6. Implement Lean Principles and Waste Reduction

Beyond inventory, apply Lean principles to the entire supply chain.

  • Value Stream Mapping: Identify and eliminate non-value-adding activities throughout your supply chain processes.

  • Process Standardization: Standardize procedures for receiving, storing, picking, packing, and shipping to reduce errors and improve consistency.

  • Quality Management: Focus on "building in quality" at every stage to reduce defects, rework, and returns, which are costly forms of waste.

7. Foster Internal and External Collaboration

A fragmented supply chain is an inefficient one.

  • Cross-Functional Teams: Encourage collaboration between departments within your own organization (e.g., sales, marketing, production, procurement, finance) to ensure alignment on forecasts, product launches, and operational plans.
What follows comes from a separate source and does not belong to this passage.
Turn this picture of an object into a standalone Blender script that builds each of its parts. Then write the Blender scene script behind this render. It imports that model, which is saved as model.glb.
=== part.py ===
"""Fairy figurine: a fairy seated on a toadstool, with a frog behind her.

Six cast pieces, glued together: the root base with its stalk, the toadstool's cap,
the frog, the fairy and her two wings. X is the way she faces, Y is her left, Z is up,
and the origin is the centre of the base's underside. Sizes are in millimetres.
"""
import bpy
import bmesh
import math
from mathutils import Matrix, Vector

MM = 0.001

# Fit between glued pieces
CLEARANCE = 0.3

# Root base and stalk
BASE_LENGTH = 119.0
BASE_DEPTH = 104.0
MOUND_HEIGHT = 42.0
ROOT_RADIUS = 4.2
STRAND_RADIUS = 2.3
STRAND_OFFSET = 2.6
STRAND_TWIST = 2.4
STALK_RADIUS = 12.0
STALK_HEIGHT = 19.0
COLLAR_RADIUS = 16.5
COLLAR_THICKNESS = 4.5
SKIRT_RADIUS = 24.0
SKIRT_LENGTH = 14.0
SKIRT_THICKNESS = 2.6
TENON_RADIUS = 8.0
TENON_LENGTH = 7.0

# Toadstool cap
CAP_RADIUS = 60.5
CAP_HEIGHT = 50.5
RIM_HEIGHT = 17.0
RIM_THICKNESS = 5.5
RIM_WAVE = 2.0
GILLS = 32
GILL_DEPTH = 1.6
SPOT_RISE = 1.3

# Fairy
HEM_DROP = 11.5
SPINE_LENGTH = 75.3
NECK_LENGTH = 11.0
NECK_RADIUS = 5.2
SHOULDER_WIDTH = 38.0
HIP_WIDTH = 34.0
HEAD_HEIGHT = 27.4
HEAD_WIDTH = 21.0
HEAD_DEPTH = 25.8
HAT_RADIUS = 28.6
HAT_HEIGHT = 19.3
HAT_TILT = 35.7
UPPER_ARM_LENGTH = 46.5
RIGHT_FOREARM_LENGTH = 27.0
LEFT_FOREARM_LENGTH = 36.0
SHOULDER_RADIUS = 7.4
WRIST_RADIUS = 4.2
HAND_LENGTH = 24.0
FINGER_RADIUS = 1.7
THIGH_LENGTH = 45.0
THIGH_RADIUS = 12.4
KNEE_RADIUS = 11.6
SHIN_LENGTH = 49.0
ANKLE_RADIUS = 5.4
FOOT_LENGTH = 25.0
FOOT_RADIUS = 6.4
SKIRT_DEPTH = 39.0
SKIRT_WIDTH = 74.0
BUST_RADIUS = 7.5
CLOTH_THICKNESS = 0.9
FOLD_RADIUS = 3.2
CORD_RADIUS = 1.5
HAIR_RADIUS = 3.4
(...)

  • Supplier Collaboration: Share demand forecasts, production schedules, and performance feedback with key suppliers to enable them to better plan their operations and serve you.

  • Customer Collaboration: Work with key customers to understand their specific needs and delivery requirements, potentially leading to customized solutions and reduced last-mile issues.

By systematically addressing these areas, industrial businesses can transform their supply chains from a cost burden into a strategic asset, enabling them to reduce operational expenses, optimize resource utilization, enhance customer satisfaction, and ultimately, significantly improve their profit margins.